Soplaba un viento helado que me hizo lagrimear. Mi visión se dificultó un poco. Quizás desde el Norte todo se hace más borroso y la realidad se trastorna. No hay que tocar las puertas de lugares donde sabemos que no nos quieren, me repetí.

 

 

Para retornar a mi tierra, debía volver a ver NYC. Esta vez viajé más veces en su famoso metro hasta llegar al aeropuerto JFK. Allí, tuve un último almuerzo en el McDonald’s, ese restaurante famoso en todo el mundo que quebró en mi país porque no pudo competir con la comida callejera boliviana. Allí, mientras masticaba una hamburguesa y bebía Doctor Pepper en un vaso gigante, recordé todo este viaje lleno de aprendizajes. Una vez más recordé el sueldo mínimo por hora y me pregunté si valdría la pena quedarme. Imaginé que lo dejaba todo y conseguía salir rumbo a la gran ciudad.

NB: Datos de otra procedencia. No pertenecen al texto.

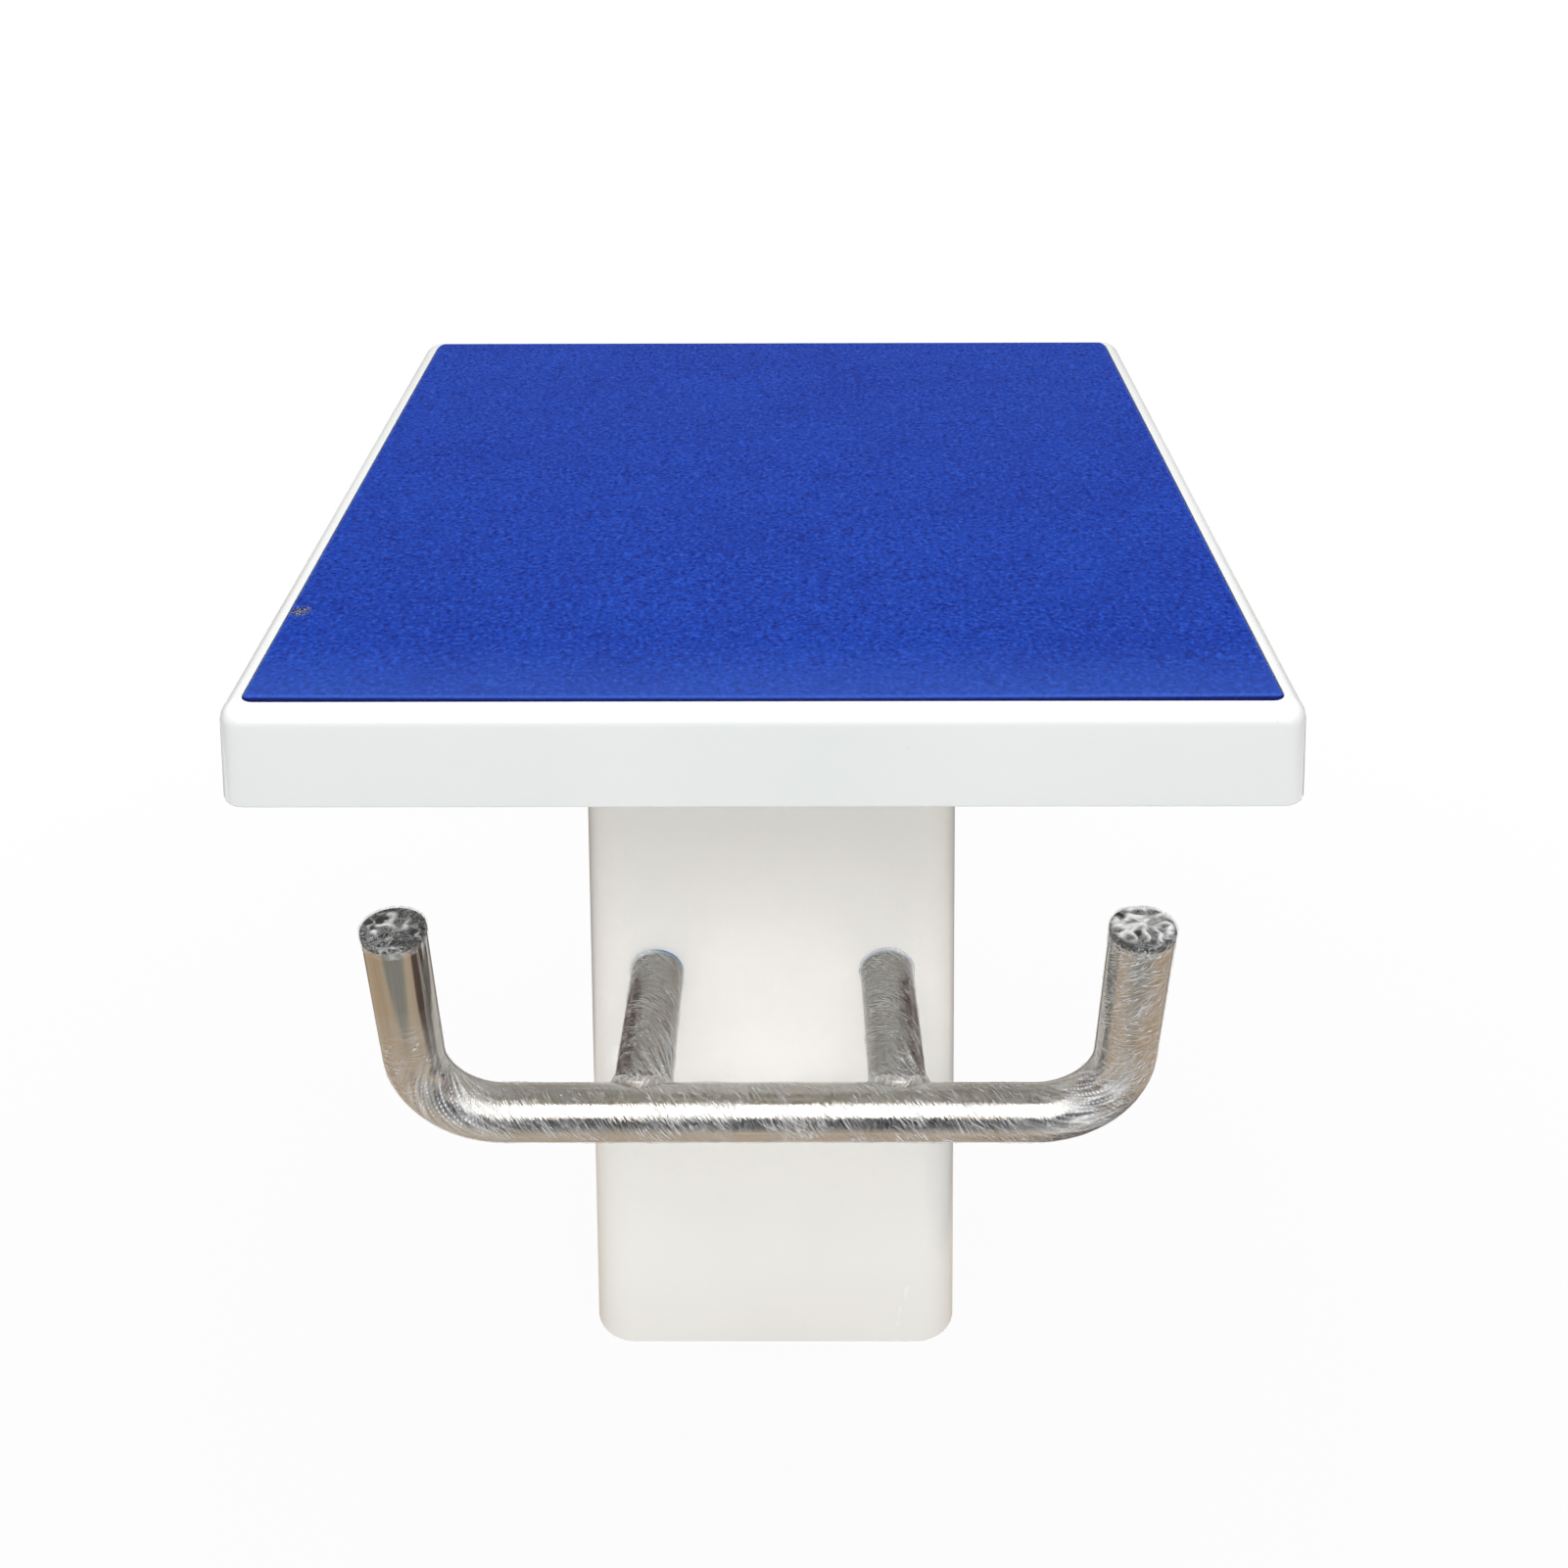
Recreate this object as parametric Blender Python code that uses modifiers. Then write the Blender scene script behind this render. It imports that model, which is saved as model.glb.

Me vi empezando de abajo, como el cargador de verduras protagonista de una de mis novelas favoritas, El exilio voluntario, de Claudio Ferrufino, para mí la Gran Novela Nacional del Sueño Americano. Me vi donando sangre o esperma y enseñando español como me sugirieron diversos anuncios de Facebook mientras estuve aquí. Abrí los ojos. No, me dije, no, a esta hamburguesa tan rica le hace falta llajua para ser perfecta. Recordé la crisis y que, debido a ella, muchos vaticinan que se aproximan oleadas migratorias de bolivianos. No sé si los capitanes se hunden con su barco, me dije, pero sí los marineros más fieles. Entonces recordé que Bolivia no tiene mar y sonreí, mientras cargaba, una vez más, mi maleta llena de libros.